A skilled tint specialist understands how different vehicles respond to heat and how film behaves on steep rear glass. I’ve watched inexperienced installers chase bubbles for hours because they didn’t control moisture correctly. Specialists finish cleanly because they know when to wait and when to work.
What I Pay Attention to Before Recommending a Shop
I listen to how shops talk about mistakes. Specialists don’t pretend nothing ever goes wrong. They explain how they fix issues and prevent repeats. That honesty usually comes from years of correcting their own work—and sometimes others’.
I also notice whether a shop asks about usage. A weekend show car needs a different approach than a daily commuter. I’ve seen professionals advise against certain finishes or tint levels because they wouldn’t hold up in real driving conditions. That kind of restraint tells me more than a perfect online gallery.
Common Problems I’m Asked to Fix
The majority of repairs I handle involve edge failure, contamination, and poor alignment around sensors or trim. These issues don’t show up immediately. They appear after heat cycles, washes, and normal use.
Another frequent issue is mismatched expectations. People assume wraps are permanent or that tint doesn’t require care. Specialists set those expectations early, which avoids frustration later.
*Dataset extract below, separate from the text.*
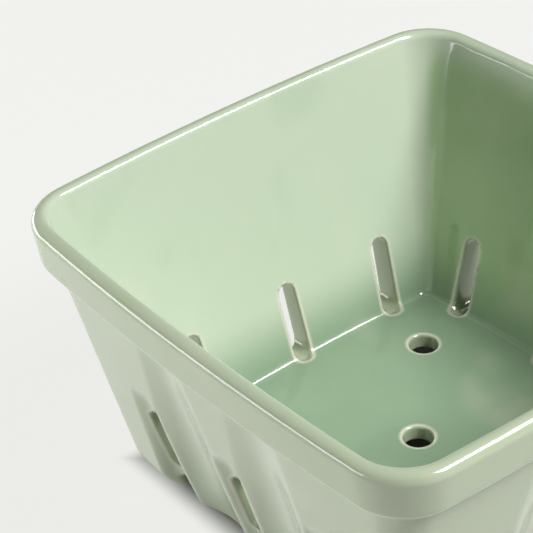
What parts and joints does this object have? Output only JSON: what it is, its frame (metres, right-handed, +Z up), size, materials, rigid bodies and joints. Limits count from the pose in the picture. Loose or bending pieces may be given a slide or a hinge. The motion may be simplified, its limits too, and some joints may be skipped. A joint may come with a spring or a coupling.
{
  "type": "berry colander bowl",
  "caption": "Square glazed stoneware berry colander bowl with slotted, fluted walls, a banded rim, a raised floor with drain holes, and notched feet.",
  "frame": {"origin": "centre of the bowl on the table plane, under its feet", "axes": "+Z up through the middle of the bowl; X and Y square to its sides"},
  "size_m": [0.14, 0.14, 0.0765],
  "materials": {
    "glaze": "glossy sage celadon glaze, paler where it breaks over edges"
  },
  "bodies": {
    "root": {"rim_band": "glaze", "wall_right": "glaze", "wall_back": "glaze", "wall_left": "glaze", "wall_front": "glaze", "floor": "glaze", "corner_feet": "glaze", "side_feet": "glaze"}
  },
  "joints": []
}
Why Specialists Stand Out Over Time
The best installers don’t chase speed. They build repeat customers because their work lasts. I’ve seen vehicles return after years with wraps that still look intentional, not tired. Tint that hasn’t faded or distorted. Edges that remain tight.
After years in this trade, I’ve learned that finding real specialists in car wrapping and tinting isn’t about searching harder—it’s about knowing what signs to trust. The shops worth choosing are the ones whose work stays quiet, stable, and reliable long after the car leaves the bay.